99 Rock Rd, Kentfield, CA 94904
David
For sale: Home in Kentfield, CA
Re: For sale: Home in Kentfield, CA
https://www.redfin.com/CA/Greenbrae/99- ... ome/982129
Have to wonder who was responsible for the original house. While the entrance gate, front door, and fireplace hood are most likely replacements (or I'd like to think so, anyway), the layout, materials and details speak of someone special, with Wrightian undertones. Too geometrically irregular to be John M Davis (whose home court this occupies) and not pure enough to be Jack Hillmer--so who is it ?
S
Have to wonder who was responsible for the original house. While the entrance gate, front door, and fireplace hood are most likely replacements (or I'd like to think so, anyway), the layout, materials and details speak of someone special, with Wrightian undertones. Too geometrically irregular to be John M Davis (whose home court this occupies) and not pure enough to be Jack Hillmer--so who is it ?
S
Re: For sale: Home in Kentfield, CA
The original house, modest in size but luxurious in style, materials and siting, was designed in 1955 by Mary Summers, who was not an architect but the Planning Director for the County of Marin. It was built at that time for husband Harold and herself. Mary Summers and Supervisor Vera Schultz of Mill Valley were pivotally instrumental in successfully advocating and promoting Marin County's procurement of Wright’s services in 1957 such that he would be the architect for the Civic Center. There is a long story associated with that.

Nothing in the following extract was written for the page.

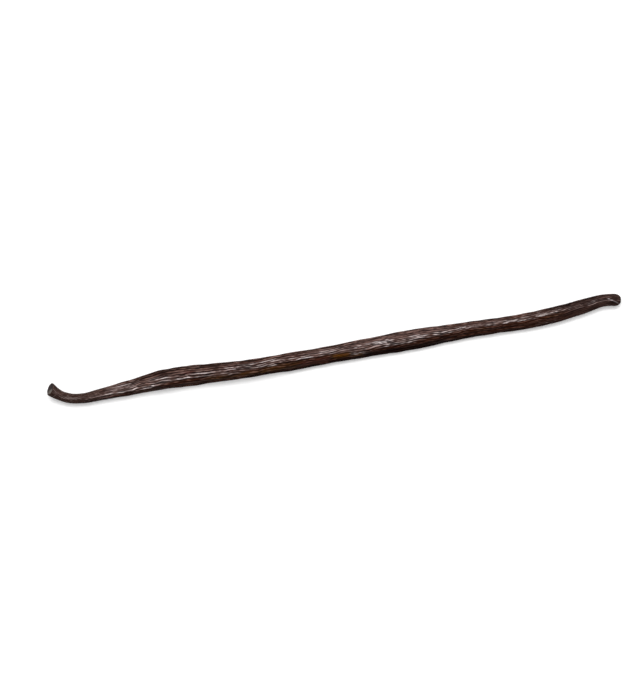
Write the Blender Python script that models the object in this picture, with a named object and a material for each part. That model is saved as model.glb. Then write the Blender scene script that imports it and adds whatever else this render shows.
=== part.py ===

Wright spent the night of July 31st, 1957 in Mary and Harold’s little guest room and actually signed the contact for the Civic Center commission in this house.
I became friends with Mary and another family member in the early 1970s and after her retirement visited her numerous times through my work as Taliesin’s local affiliate for Marin County Civic Center projects and various associated activities. In those days the house still consisted of one bedroom and one bath with just the guest bedroom and its bath in an alcove off of the Living Room. There was a detached carport as I remember it, and the little “guest house” that pre-existed the 1955 construction was retained and used by Mary as a studio for her post-retirement landscape design consulting and as guest quarters for visiting members of hers and husband Harold’s families.
After Mary died in the late-1980s, I was tempted to buy it–I more than my wife Trisha, because one problem it posed was that it was it too small–at least not suitably arranged for us and our two little children. Trisha thought that detail was important. I might have lived there under any circumstances, because it was so gorgeous, with a drop-dead view of Mount Tamalpais, but I capitulated, and we didn’t.
What we knew has since been swallowed up or gussied up, i. e., elaboration of the L. R. fireplace hood, the fancy new entrance gate and, of course, the addition of more than five thousand additional square feet of living space. On a now-removed dividing element between the original kitchen and dining area there was rare curly grain redwood used for cabinet doors harvested from tree trunk buttresses that had been found on old, left-behind stumps of logged ancient trees.
WJS
Wright spent the night of July 31st, 1957 in Mary and Harold’s little guest room and actually signed the contact for the Civic Center commission in this house.
I became friends with Mary and another family member in the early 1970s and after her retirement visited her numerous times through my work as Taliesin’s local affiliate for Marin County Civic Center projects and various associated activities. In those days the house still consisted of one bedroom and one bath with just the guest bedroom and its bath in an alcove off of the Living Room. There was a detached carport as I remember it, and the little “guest house” that pre-existed the 1955 construction was retained and used by Mary as a studio for her post-retirement landscape design consulting and as guest quarters for visiting members of hers and husband Harold’s families.
After Mary died in the late-1980s, I was tempted to buy it–I more than my wife Trisha, because one problem it posed was that it was it too small–at least not suitably arranged for us and our two little children. Trisha thought that detail was important. I might have lived there under any circumstances, because it was so gorgeous, with a drop-dead view of Mount Tamalpais, but I capitulated, and we didn’t.
What we knew has since been swallowed up or gussied up, i. e., elaboration of the L. R. fireplace hood, the fancy new entrance gate and, of course, the addition of more than five thousand additional square feet of living space. On a now-removed dividing element between the original kitchen and dining area there was rare curly grain redwood used for cabinet doors harvested from tree trunk buttresses that had been found on old, left-behind stumps of logged ancient trees.
WJS
Re: For sale: Home in Kentfield, CA
Bill's illustration, a published plan of the house annotated with an overlay of the original extent of construction and other data:

S

S
Re: For sale: Home in Kentfield, CA
Bill, thank you for sharing your knowledge and experience of the home. It's good to know that it was well loved - at least up until the "reno-splosion" took place.